==== Data extract ====

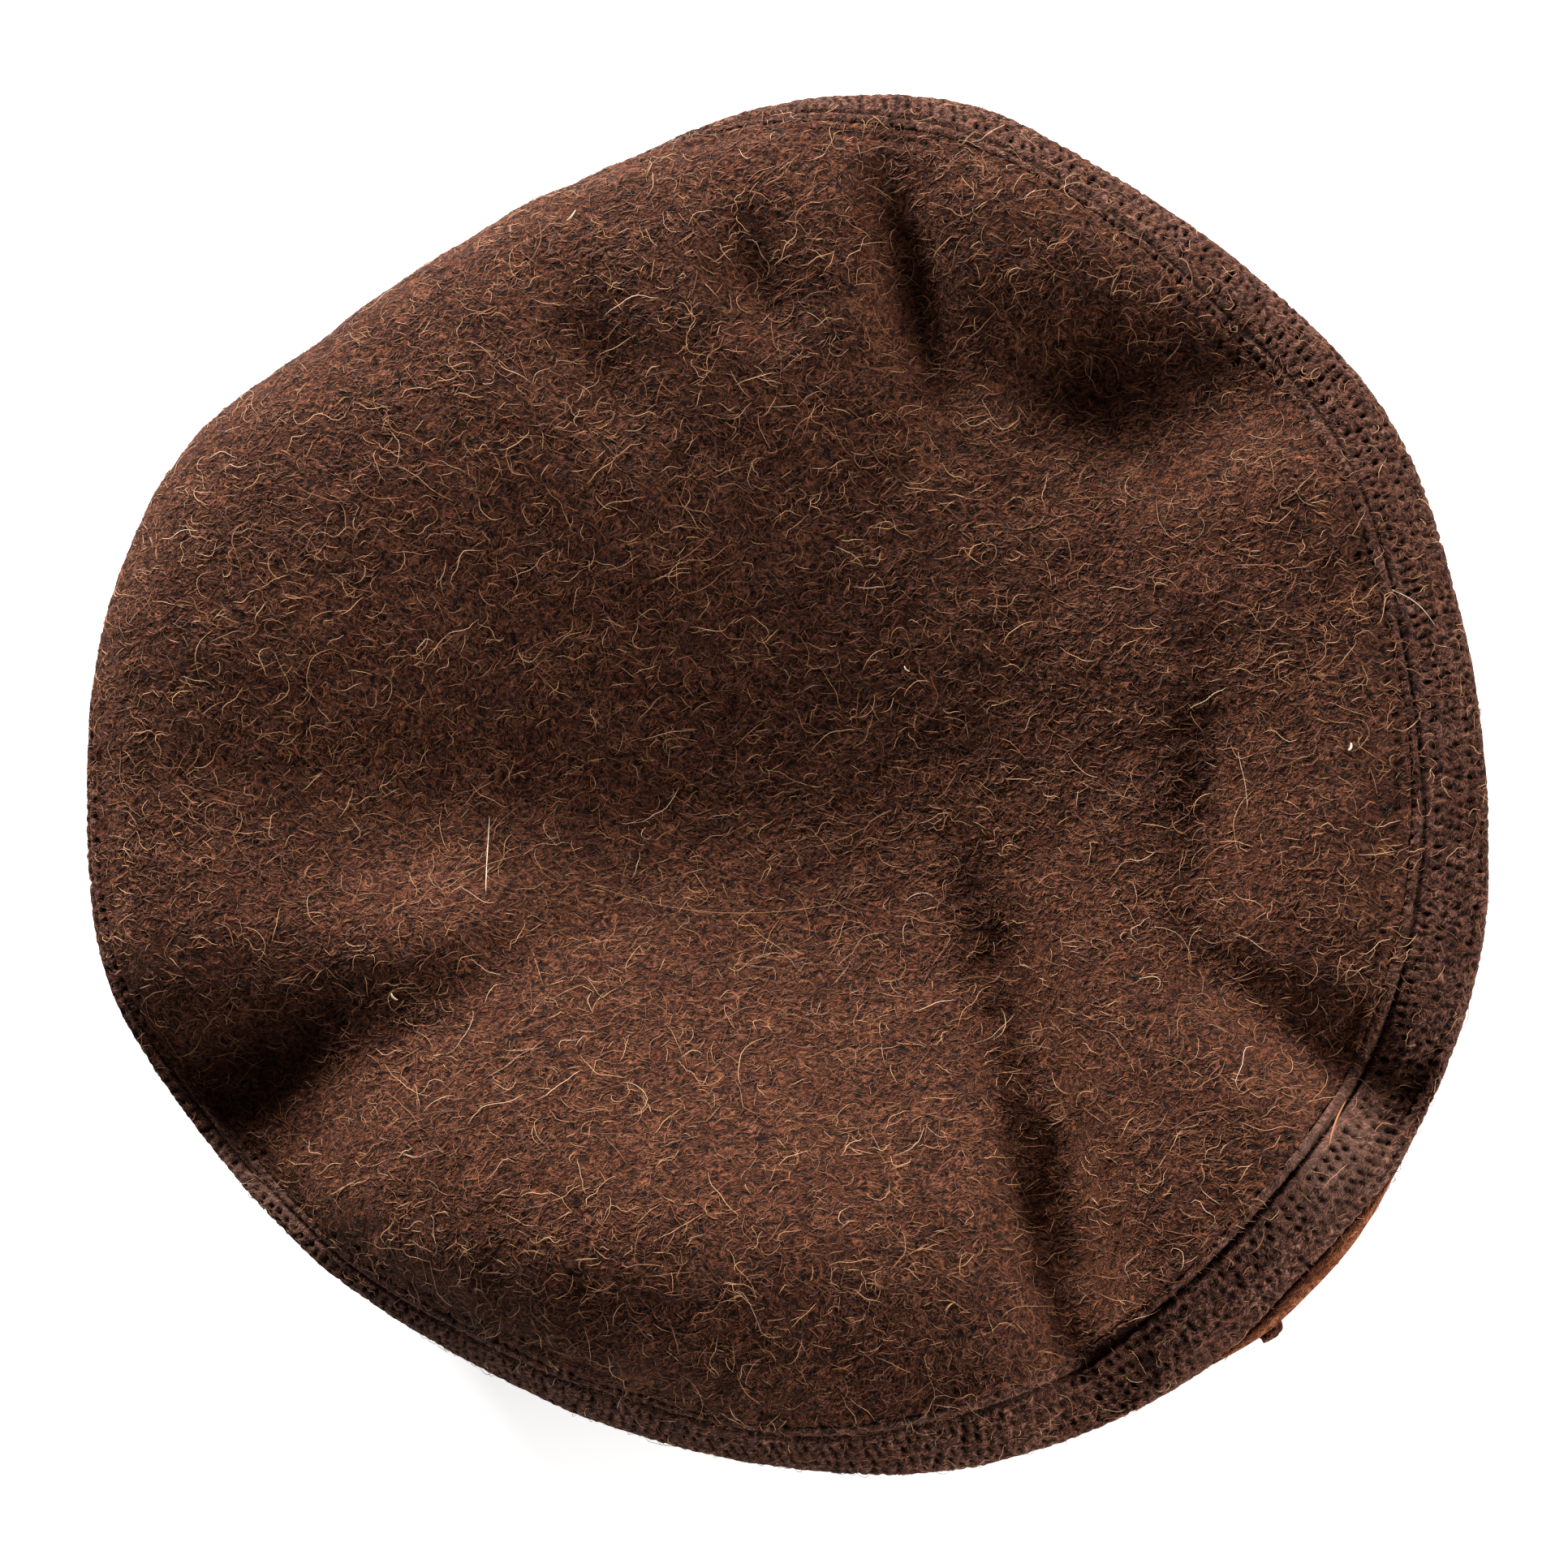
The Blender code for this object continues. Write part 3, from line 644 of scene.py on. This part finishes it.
# The hairs, a row for each lot: where they grow, how many, shortest and longest, the points along each,
# how much they curl from point to point, how high they stand off, how thick they are drawn (a wool hair
# is 0.03 to 0.08, too thin to show), and their tones, from 0, dark brown, to 1, cream.
HAIR_COLUMNS = (
    "cover", "where", "count", "shortest", "longest", "points", "curl", "lift", "thick", "dark", "pale",
)
HAIRS = {
    "crown_undercoat": ("felt", "crown", 26000, 1.4, 3.4, 3, 0.50, 0.25, 0.14, 0.00, 0.56),
    "crown_wool": ("felt", "crown", 12000, 2.4, 5.0, 4, 0.45, 0.40, 0.12, 0.12, 0.80),
    "crown_curls": ("felt", "crown", 3200, 4.0, 9.0, 9, 0.36, 0.70, 0.11, 0.30, 0.88),
    "crown_guard_hairs": ("felt", "crown", 260, 7.0, 15.0, 12, 0.26, 1.00, 0.11, 0.55, 0.95),
    "band_wool": ("felt", "band", 11000, 1.0, 2.8, 3, 0.60, 0.22, 0.13, 0.05, 0.66),
    "band_hairs": ("felt", "band", 1000, 3.0, 8.0, 7, 0.50, 0.80, 0.11, 0.40, 0.85),
    "side_wool": ("felt", "side", 3500, 1.6, 3.8, 3, 0.60, 0.35, 0.16, 0.15, 0.70),
    "brim_wool": ("roll", "roll", 8000, 1.8, 4.5, 3, 0.60, 0.40, 0.16, 0.15, 0.74),
    "brim_hairs": ("roll", "roll", 1000, 4.0, 10.0, 7, 0.45, 0.80, 0.14, 0.35, 0.92),
}
# What hairs are laid over: angles round the cap, the way from the crown's middle, and its stations' step.
COVER_SECTIONS, COVER_LENGTH, COVER_STEP = 720, 168.0, 0.8
# Stray hairs and lint: from where to where in plan, how far they sag for their length, how thick, what tone.
STRAYS = (
    ("crown_pale_hair", -56.0, -3.8, -55.2, -19.4, 0.02, 0.20, 1.0),
    ("crown_long_hair", -44.0, -14.0, 12.0, -20.0, 0.09, 0.10, 0.85),
    ("band_pale_hair", 109.2, 30.6, 116.6, 24.2, -0.10, 0.20, 1.0),
    ("crown_straw", 99.6, -58.2, 96.4, -67.0, 0.04, 0.45, 0.62),
    ("crown_lint_left", -71.6, -37.4, -70.4, -38.6, 0.2, 0.5, 0.95),
    ("crown_lint_right", 101.2, 2.2, 101.8, 3.6, 0.2, 0.5, 1.0),
    ("crown_lint_middle", 21.4, 22.4, 22.4, 21.4, 0.2, 0.4, 0.95),
    ("crown_lint_far", -39.4, 104.4, -37.6, 106.6, 0.1, 0.35, 0.9),
)
STRAY_POINTS = 14
STRAY_LIFT = 0.8  # above the felt's outer face
ROLL_MEAN = 118.0  # radius at which the brim's flat length is read
COMBED = 0.62  # how far hairs stray from lying along X, in radians
TUFT_SIZE = 7.0  # how far apart the denser tufts of hairs are
TUFT_STRENGTH = 1.3
THINNED = (-1.0, 0.6)  # the tufts' strength where no hair grows, and where every one does
FLAT_REACH = 165.0  # from the crown's middle along the felt, past the side cloth
TRIES = 12  # roots tried for each hair that is wanted
SIDE_SEEN = 24.0  # below the hem, the side cloth that shows
ROLL_SEEN = (10.0, 68.0)  # along the brim's section, from the cleft, the part that shows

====

### Your objective
Output all of the data above without any alteration.

### Solution to this task
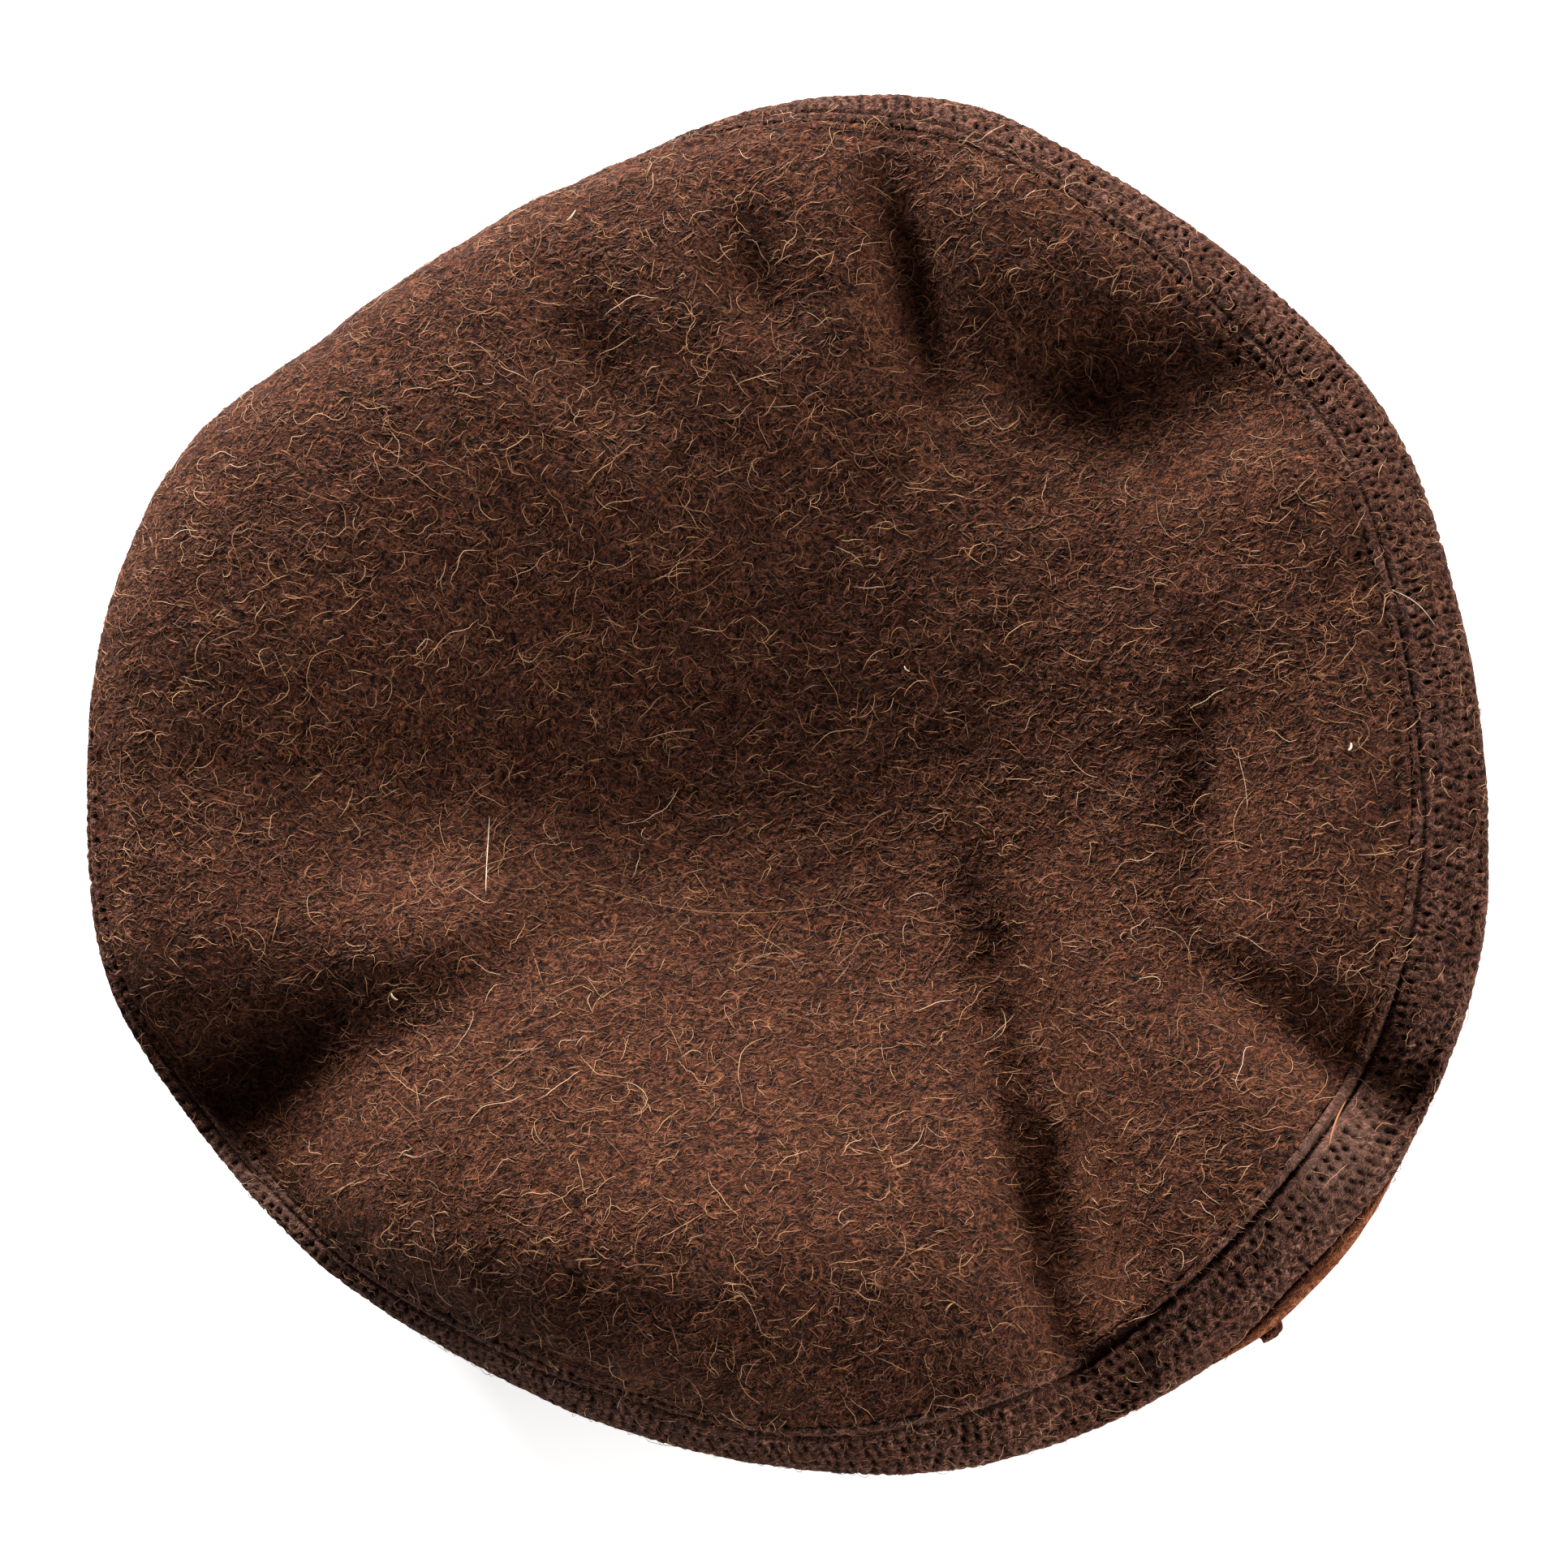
The Blender code for this object continues. Write part 3, from line 644 of scene.py on. This part finishes it.
# The hairs, a row for each lot: where they grow, how many, shortest and longest, the points along each,
# how much they curl from point to point, how high they stand off, how thick they are drawn (a wool hair
# is 0.03 to 0.08, too thin to show), and their tones, from 0, dark brown, to 1, cream.
HAIR_COLUMNS = (
    "cover", "where", "count", "shortest", "longest", "points", "curl", "lift", "thick", "dark", "pale",
)
HAIRS = {
    "crown_undercoat": ("felt", "crown", 26000, 1.4, 3.4, 3, 0.50, 0.25, 0.14, 0.00, 0.56),
    "crown_wool": ("felt", "crown", 12000, 2.4, 5.0, 4, 0.45, 0.40, 0.12, 0.12, 0.80),
    "crown_curls": ("felt", "crown", 3200, 4.0, 9.0, 9, 0.36, 0.70, 0.11, 0.30, 0.88),
    "crown_guard_hairs": ("felt", "crown", 260, 7.0, 15.0, 12, 0.26, 1.00, 0.11, 0.55, 0.95),
    "band_wool": ("felt", "band", 11000, 1.0, 2.8, 3, 0.60, 0.22, 0.13, 0.05, 0.66),
    "band_hairs": ("felt", "band", 1000, 3.0, 8.0, 7, 0.50, 0.80, 0.11, 0.40, 0.85),
    "side_wool": ("felt", "side", 3500, 1.6, 3.8, 3, 0.60, 0.35, 0.16, 0.15, 0.70),
    "brim_wool": ("roll", "roll", 8000, 1.8, 4.5, 3, 0.60, 0.40, 0.16, 0.15, 0.74),
    "brim_hairs": ("roll", "roll", 1000, 4.0, 10.0, 7, 0.45, 0.80, 0.14, 0.35, 0.92),
}
# What hairs are laid over: angles round the cap, the way from the crown's middle, and its stations' step.
COVER_SECTIONS, COVER_LENGTH, COVER_STEP = 720, 168.0, 0.8
# Stray hairs and lint: from where to where in plan, how far they sag for their length, how thick, what tone.
STRAYS = (
    ("crown_pale_hair", -56.0, -3.8, -55.2, -19.4, 0.02, 0.20, 1.0),
    ("crown_long_hair", -44.0, -14.0, 12.0, -20.0, 0.09, 0.10, 0.85),
    ("band_pale_hair", 109.2, 30.6, 116.6, 24.2, -0.10, 0.20, 1.0),
    ("crown_straw", 99.6, -58.2, 96.4, -67.0, 0.04, 0.45, 0.62),
    ("crown_lint_left", -71.6, -37.4, -70.4, -38.6, 0.2, 0.5, 0.95),
    ("crown_lint_right", 101.2, 2.2, 101.8, 3.6, 0.2, 0.5, 1.0),
    ("crown_lint_middle", 21.4, 22.4, 22.4, 21.4, 0.2, 0.4, 0.95),
    ("crown_lint_far", -39.4, 104.4, -37.6, 106.6, 0.1, 0.35, 0.9),
)
STRAY_POINTS = 14
STRAY_LIFT = 0.8  # above the felt's outer face
ROLL_MEAN = 118.0  # radius at which the brim's flat length is read
COMBED = 0.62  # how far hairs stray from lying along X, in radians
TUFT_SIZE = 7.0  # how far apart the denser tufts of hairs are
TUFT_STRENGTH = 1.3
THINNED = (-1.0, 0.6)  # the tufts' strength where no hair grows, and where every one does
FLAT_REACH = 165.0  # from the crown's middle along the felt, past the side cloth
TRIES = 12  # roots tried for each hair that is wanted
SIDE_SEEN = 24.0  # below the hem, the side cloth that shows
ROLL_SEEN = (10.0, 68.0)  # along the brim's section, from the cleft, the part that shows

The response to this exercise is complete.